-- BEGIN --

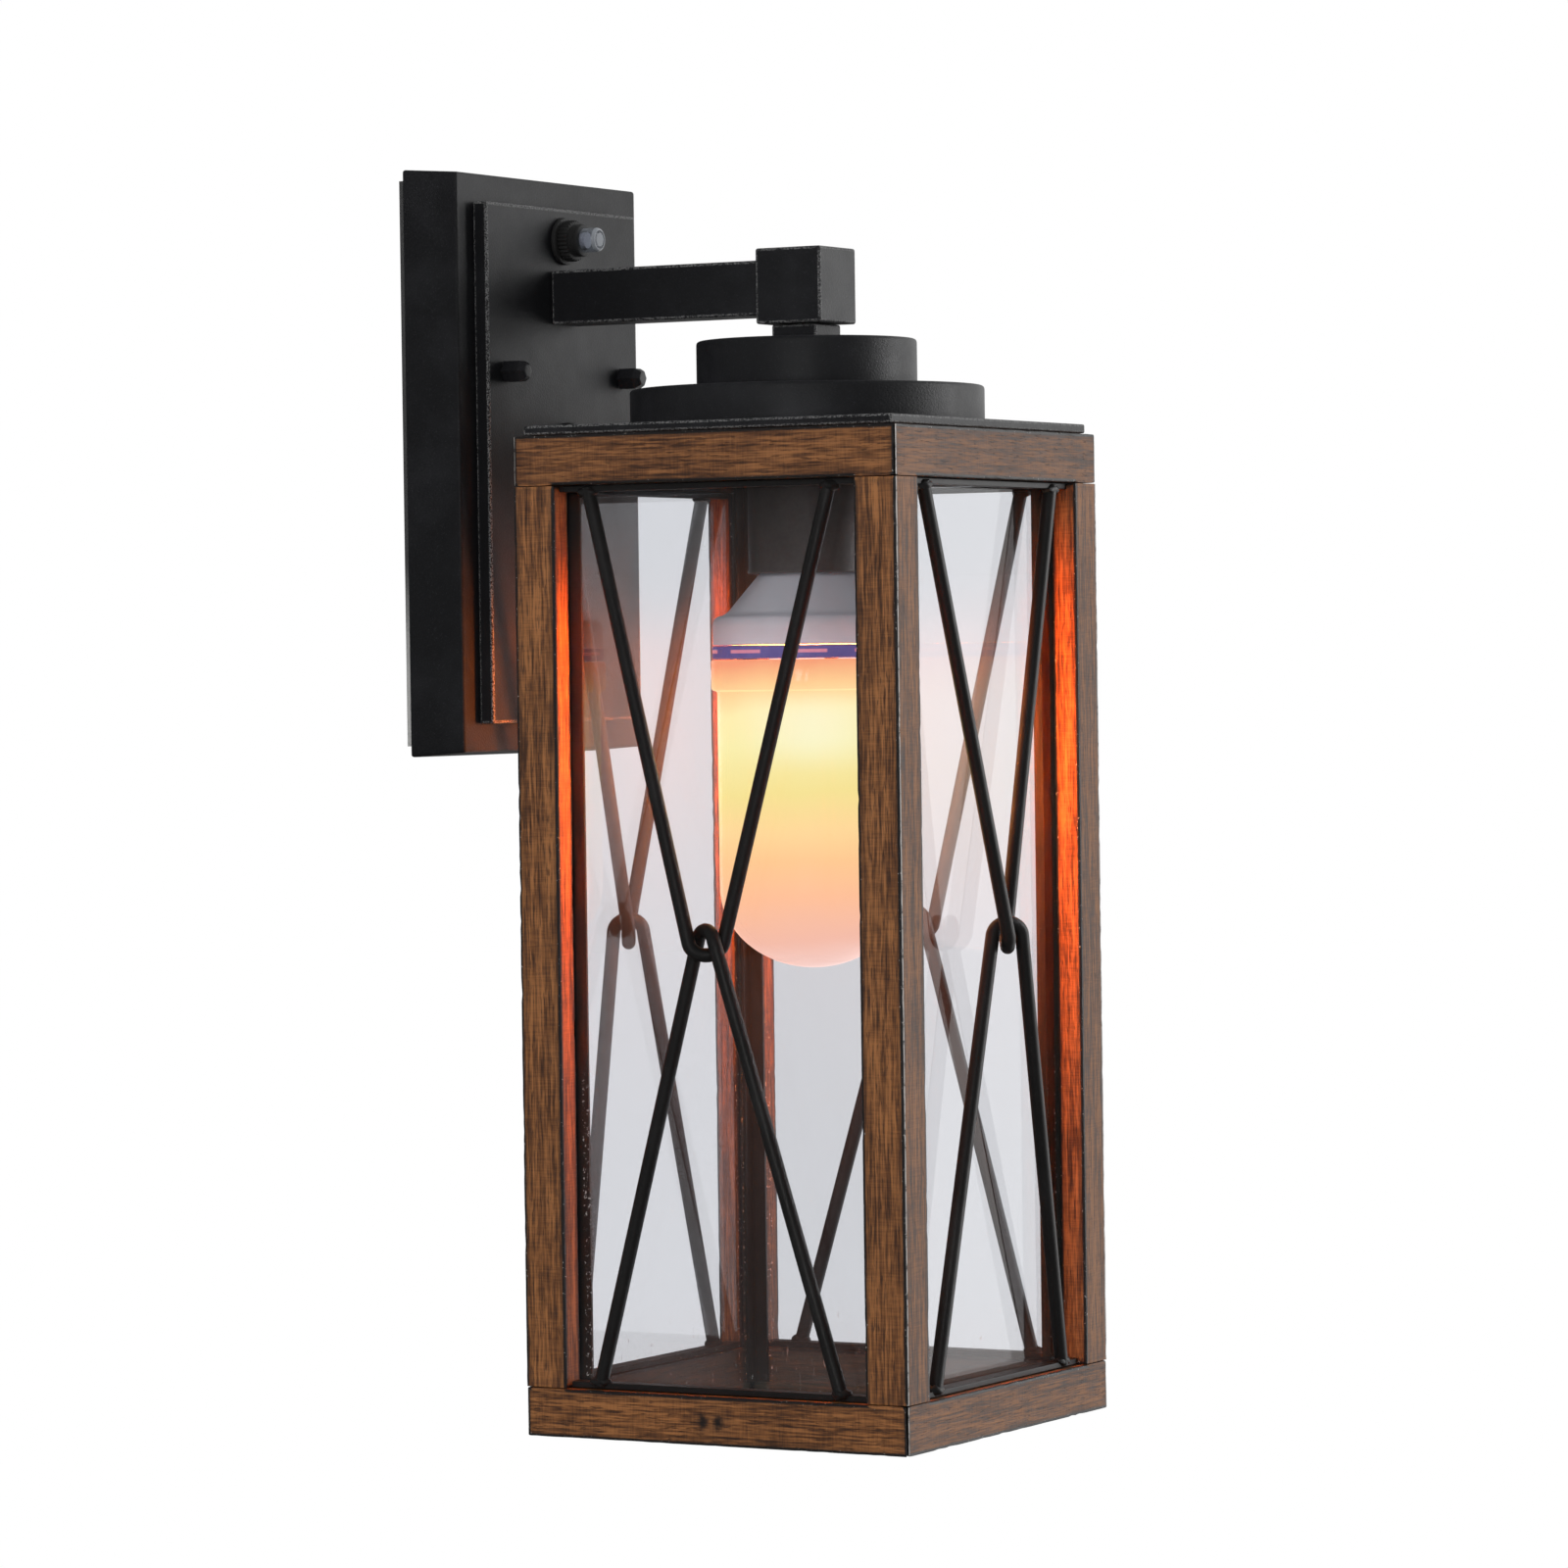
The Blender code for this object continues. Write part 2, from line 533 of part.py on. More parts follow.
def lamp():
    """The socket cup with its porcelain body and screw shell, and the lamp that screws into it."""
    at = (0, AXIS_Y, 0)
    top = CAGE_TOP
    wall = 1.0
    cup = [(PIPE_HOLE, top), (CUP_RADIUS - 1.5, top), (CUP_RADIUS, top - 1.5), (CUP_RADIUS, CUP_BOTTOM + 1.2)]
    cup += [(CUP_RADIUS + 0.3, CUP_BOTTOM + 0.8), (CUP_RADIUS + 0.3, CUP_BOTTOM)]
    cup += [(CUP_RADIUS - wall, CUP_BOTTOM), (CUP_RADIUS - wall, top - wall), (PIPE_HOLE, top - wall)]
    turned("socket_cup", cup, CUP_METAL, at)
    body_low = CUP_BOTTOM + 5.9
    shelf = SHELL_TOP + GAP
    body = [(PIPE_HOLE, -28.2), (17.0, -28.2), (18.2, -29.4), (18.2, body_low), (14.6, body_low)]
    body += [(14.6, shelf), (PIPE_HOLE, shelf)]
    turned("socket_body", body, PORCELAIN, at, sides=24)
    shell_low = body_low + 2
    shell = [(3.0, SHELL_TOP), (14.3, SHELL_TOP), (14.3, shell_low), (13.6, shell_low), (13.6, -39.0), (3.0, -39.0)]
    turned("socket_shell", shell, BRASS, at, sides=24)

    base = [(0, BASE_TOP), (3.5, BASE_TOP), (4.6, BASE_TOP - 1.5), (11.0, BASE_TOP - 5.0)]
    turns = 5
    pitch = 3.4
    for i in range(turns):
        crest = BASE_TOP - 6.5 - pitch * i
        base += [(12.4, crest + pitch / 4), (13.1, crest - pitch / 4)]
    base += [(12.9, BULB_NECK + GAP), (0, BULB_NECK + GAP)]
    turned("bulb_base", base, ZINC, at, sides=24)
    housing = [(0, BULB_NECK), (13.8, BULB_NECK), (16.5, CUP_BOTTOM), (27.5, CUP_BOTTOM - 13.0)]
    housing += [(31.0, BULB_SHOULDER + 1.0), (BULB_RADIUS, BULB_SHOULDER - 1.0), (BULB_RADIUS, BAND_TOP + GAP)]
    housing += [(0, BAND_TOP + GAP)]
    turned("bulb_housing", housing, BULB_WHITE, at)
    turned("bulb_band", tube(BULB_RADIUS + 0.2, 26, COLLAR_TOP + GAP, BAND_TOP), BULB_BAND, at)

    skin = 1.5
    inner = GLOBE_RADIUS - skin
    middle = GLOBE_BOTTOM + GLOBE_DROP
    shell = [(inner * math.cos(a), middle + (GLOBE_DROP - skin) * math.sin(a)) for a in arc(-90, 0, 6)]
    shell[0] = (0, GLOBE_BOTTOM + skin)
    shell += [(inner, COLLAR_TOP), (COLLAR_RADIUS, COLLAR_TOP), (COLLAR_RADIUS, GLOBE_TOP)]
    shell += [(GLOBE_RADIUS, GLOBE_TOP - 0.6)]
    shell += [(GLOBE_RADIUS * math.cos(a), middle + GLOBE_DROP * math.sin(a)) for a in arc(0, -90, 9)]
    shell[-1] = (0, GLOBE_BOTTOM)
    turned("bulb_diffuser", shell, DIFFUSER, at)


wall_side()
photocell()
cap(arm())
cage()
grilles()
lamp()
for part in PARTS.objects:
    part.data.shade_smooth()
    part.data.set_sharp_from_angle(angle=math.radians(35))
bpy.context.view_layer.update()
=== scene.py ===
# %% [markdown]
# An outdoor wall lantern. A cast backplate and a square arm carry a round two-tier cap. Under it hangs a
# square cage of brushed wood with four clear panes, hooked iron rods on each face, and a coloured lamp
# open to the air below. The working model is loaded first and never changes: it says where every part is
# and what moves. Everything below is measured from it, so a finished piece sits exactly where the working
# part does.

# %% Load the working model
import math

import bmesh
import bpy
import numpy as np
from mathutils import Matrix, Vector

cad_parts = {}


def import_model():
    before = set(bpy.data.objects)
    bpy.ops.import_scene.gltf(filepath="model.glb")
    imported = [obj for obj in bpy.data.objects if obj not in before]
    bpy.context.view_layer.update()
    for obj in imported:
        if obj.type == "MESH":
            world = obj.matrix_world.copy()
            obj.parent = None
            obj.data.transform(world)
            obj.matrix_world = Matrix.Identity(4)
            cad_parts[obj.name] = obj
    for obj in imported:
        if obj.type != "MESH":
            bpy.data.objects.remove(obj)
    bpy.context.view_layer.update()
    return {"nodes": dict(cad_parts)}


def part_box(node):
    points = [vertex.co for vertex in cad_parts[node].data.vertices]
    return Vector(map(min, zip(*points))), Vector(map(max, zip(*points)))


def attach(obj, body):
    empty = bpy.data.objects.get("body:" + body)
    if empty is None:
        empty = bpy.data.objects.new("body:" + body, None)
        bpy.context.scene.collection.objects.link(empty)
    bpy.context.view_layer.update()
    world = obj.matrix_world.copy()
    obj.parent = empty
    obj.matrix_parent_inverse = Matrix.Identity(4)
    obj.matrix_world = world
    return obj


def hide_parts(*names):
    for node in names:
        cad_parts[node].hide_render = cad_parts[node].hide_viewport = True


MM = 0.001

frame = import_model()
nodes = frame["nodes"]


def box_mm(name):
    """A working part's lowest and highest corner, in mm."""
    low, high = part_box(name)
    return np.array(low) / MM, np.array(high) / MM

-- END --

Give again, word for word, the lines starting at the line that has "imported = [obj" and ending at the line that has "obj.parent = None", with both of those lines included and nothing else.

» Task answer:
    imported = [obj for obj in bpy.data.objects if obj not in before]
    bpy.context.view_layer.update()
    for obj in imported:
        if obj.type == "MESH":
            world = obj.matrix_world.copy()
            obj.parent = None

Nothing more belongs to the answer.